Two years later Noyce debuted in feature films with “Backroads,” telling a story of relations between two races, white Australians and the Aborigines. Another breakthrough came with “Newsfront” in 1978. By joining old newsreel footage with a number of scenes with actors, Noyce made a moving tribute to the cameramen who chronicled the difficult beginnings of a new Australian nation after World War II.

In the following decades he addressed problems of the modern world. From the poignant fate of the Stolen Generation – Aboriginal children forced to assimilate to the mainstream Australian society – 2002’S “Rabbit-Proof Fence” – to the story of freedom fighters in South Africa broken by the Apartheid – 2006’s “Catch a Fire.”

“Dead Calm,” an 1988 intense thriller with only three characters, opened the doors to Hollywood, not only for Noyce but also for Nicole Kidman who starred in the film. Four years later saw the release of his action thriller “Patriot Games.”

Over time, Noyce shot a number of spy films, including “Clear and Present Danger,” “The Saint,” and” The Quiet American.”

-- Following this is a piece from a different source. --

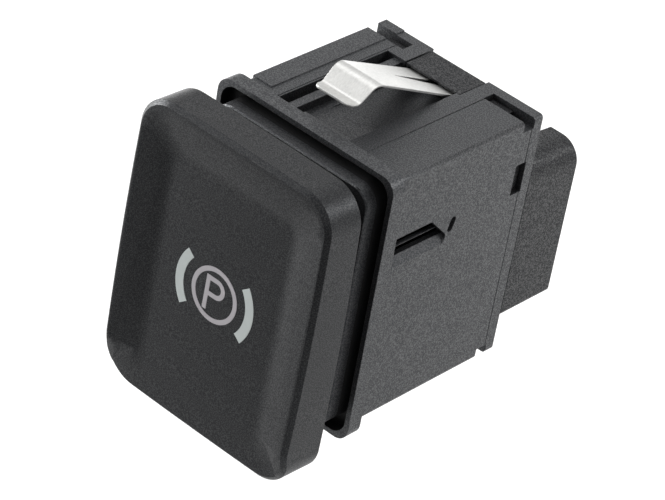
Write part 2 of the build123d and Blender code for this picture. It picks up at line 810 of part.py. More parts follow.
# Button carrier
plate_back = plate_front - carrier_plate_t
with BuildPart() as button_carrier:
    with BuildSketch(at_y(-plate_back)):
        with Locations((0, cap_z)):
            RectangleRounded(
                cap_in_w - 2 * carrier_plate_fit,
                cap_in_h - 2 * carrier_plate_fit,
                cap_r - cap_wall - carrier_plate_fit,
            )
        with Locations((sign_x, sign_z)):
            RectangleRounded(chamber_w - 2 * chamber_wall, chamber_h - 2 * chamber_wall, 0.4,
                             mode=Mode.SUBTRACT)
    extrude(amount=carrier_plate_t)
    # sliding tube with its guide ribs
    with BuildSketch(at_y(carrier_to)):
        RectangleRounded(carrier_w, carrier_h, carrier_r)
        for hand in (1, -1):
            rib_end = collar_in_w / 2 - slide_fit
            with Locations((hand * (carrier_w / 2 - 0.5 + rib_end) / 2, rib_spread_z),
                           (hand * (carrier_w / 2 - 0.5 + rib_end) / 2, -rib_spread_z)):
                Rectangle(rib_end - carrier_w / 2 + 0.5, rib_w)
            rib_end = collar_in_h / 2 - slide_fit
            with Locations((rib_spread_x, hand * (carrier_h / 2 - 0.5 + rib_end) / 2),
                           (-rib_spread_x, hand * (carrier_h / 2 - 0.5 + rib_end) / 2)):
                Rectangle(rib_w, rib_end - carrier_h / 2 + 0.5)
        RectangleRounded(carrier_w - 2 * carrier_wall, carrier_h - 2 * carrier_wall,
                         carrier_r / 2, mode=Mode.SUBTRACT)
    extrude(amount=plate_back + carrier_to)
    # light tube behind the sign
    with BuildSketch(at_y(chamber_front - travel - light_gap)):
        with Locations((sign_x, sign_z)):
            RectangleRounded(chamber_w, chamber_h, 1.0)
            RectangleRounded(chamber_w - 2 * chamber_wall, chamber_h - 2 * chamber_wall, 0.4,
                             mode=Mode.SUBTRACT)
    extrude(amount=chamber_front - travel - light_gap + plate_back)
    # posts that press the switches, each with the hook that stops the button at rest
    for hand in (1, -1):
        with BuildSketch(at_y(plunger_tip - touch_gap)):
            with Locations((hand * post_x, hand * switch_z)):
                Rectangle(carrier_wall, post_h)
        extrude(amount=plunger_tip - touch_gap - carrier_to + 1)
        hook_out = body_in_w / 2 - hook_fit
        with BuildSketch(Plane.XY.offset(hand * switch_z - post_h / 2)):
            with BuildLine():
                Polyline(
                    (hand * (carrier_w / 2 - 0.4), collar_seat + hook_rest),
                    (hand * hook_out, collar_seat + hook_rest),
                    (hand * (carrier_w / 2), collar_seat + hook_rest + hook_len),
                    (hand * (carrier_w / 2 - 0.4), collar_seat + hook_rest + hook_len),
                    close=True,
                )
            make_face()
        extrude(amount=post_h)
button_carrier.part.label = "button_carrier"
parts.append(button_carrier)

# Spring clips
for name, way in (("top", 1), ("bottom", -1)):
    with BuildPart() as spring_clip:
        with BuildSketch(Plane.YZ.offset(clip_x - clip_root_w / 2)):
            with BuildLine() as clip_line:
                FilletPolyline(
                    (clip_root_y + clip_tail, way * clip_root_z),
                    (clip_root_y, way * clip_root_z),
                    (clip_crest_y, way * clip_crest_z),
                    (clip_bend_y, way * clip_bend_z),
                    (clip_lip_y, way * clip_lip_z),
                    radius=[clip_root_r, clip_crest_r, clip_lip_r],
                )
            trace(line_width=clip_t)
        extrude(amount=clip_root_w)
        # narrower towards the lip, and split into two legs at the root
        with BuildSketch(Plane.XY.offset(way * (clip_root_z - 2))) as clip_plan:
            with BuildLine():
                Polyline(
                    (clip_x - clip_lip_w / 2, clip_lip_y - clip_t / 4),
                    (clip_x - clip_crest_w / 2, clip_crest_y),
                    (clip_x - clip_root_w / 2, clip_root_y),
                    (clip_x - clip_root_w / 2, clip_root_y + clip_tail + 1),
                    (clip_x + clip_root_w / 2, clip_root_y + clip_tail + 1),
                    (clip_x + clip_root_w / 2, clip_root_y),
                    (clip_x + clip_crest_w / 2, clip_crest_y),
                    (clip_x + clip_lip_w / 2, clip_lip_y - clip_t / 4),
                    close=True,
                )
            make_face()
            fillet(clip_plan.vertices().group_by(Axis.Y)[0], clip_corner_r)
            with BuildLine():
                slot_x = clip_x + clip_slot_x
                tip_x = slot_x - clip_slot_skew
                Polyline(
                    (tip_x - clip_slot_tip / 2, clip_slot_from),
                    (slot_x - clip_slot_w / 2, clip_root_y + clip_tail + 1),
                    (slot_x + clip_slot_w / 2, clip_root_y + clip_tail + 1),
                    (tip_x + clip_slot_tip / 2, clip_slot_from),
                    close=True,
                )
            make_face(mode=Mode.SUBTRACT)
        extrude(amount=way * (clip_crest_z - clip_root_z + clip_stock), mode=Mode.INTERSECT)
    spring_clip.part.label = f"spring_clip_{name}"
    parts.append(spring_clip)

os.makedirs("parts", exist_ok=True)
for part in parts:
    export_step(part.part, f"parts/{part.part.label}.step")
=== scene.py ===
import math

import bmesh
import bpy
from mathutils import Matrix, Vector


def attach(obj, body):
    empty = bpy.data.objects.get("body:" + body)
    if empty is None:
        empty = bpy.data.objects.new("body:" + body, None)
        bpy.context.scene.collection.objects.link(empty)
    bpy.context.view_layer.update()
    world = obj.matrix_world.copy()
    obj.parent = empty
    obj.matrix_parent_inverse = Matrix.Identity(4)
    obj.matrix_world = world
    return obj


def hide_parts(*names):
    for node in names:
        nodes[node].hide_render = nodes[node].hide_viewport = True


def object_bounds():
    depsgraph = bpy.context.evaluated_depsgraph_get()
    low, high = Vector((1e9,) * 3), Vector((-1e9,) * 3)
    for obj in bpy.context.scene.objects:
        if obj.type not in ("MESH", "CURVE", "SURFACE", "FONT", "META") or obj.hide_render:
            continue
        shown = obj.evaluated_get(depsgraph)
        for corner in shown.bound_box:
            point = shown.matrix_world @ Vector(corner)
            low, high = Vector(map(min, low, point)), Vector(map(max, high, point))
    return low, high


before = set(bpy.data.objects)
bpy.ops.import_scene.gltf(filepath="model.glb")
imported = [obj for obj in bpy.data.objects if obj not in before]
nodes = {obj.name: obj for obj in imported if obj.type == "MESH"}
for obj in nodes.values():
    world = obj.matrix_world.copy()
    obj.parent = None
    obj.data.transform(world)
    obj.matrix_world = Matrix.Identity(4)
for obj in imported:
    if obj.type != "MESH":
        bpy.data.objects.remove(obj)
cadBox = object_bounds()
mm = 0.001
nearby = 0.01 * mm  # closer than this is the same place

print("frame loaded:", len(nodes), "nodes")


# camera at the photograph's angle: its place and its three directions, lens and film in mm
camera = {
    "place": (197.428 * mm, -252.242 * mm, 214.473 * mm),
    "right": (0.721818, 0.675555, 0.150350),
    "up": (-0.473603, 0.323745, 0.819078),
    "back": (0.504657, -0.662432, 0.553629),
    "lens": 175.62,
    "film": 36.0,
    "seesFrom": 0.01,
    "seesTo": 10,
}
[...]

Noyce directed only three feature films over the following 15 years: drama “Catch a Fire,” thriller “Salt” and fantasy “The Giver” – turning his attention mainly to television and documentaries.

In an interview, Noyce said he hoped people would consider him a chameleon whose work was impossible to categorize.

During his career, Noyce worked with such cinematographers as Christopher Doyle, Dean Semler, Donald McAlpine, Phil Meheux and Robert Elswit.

Camerimage, a film festival focused on the art of cinematography, will hold its 25th edition this year.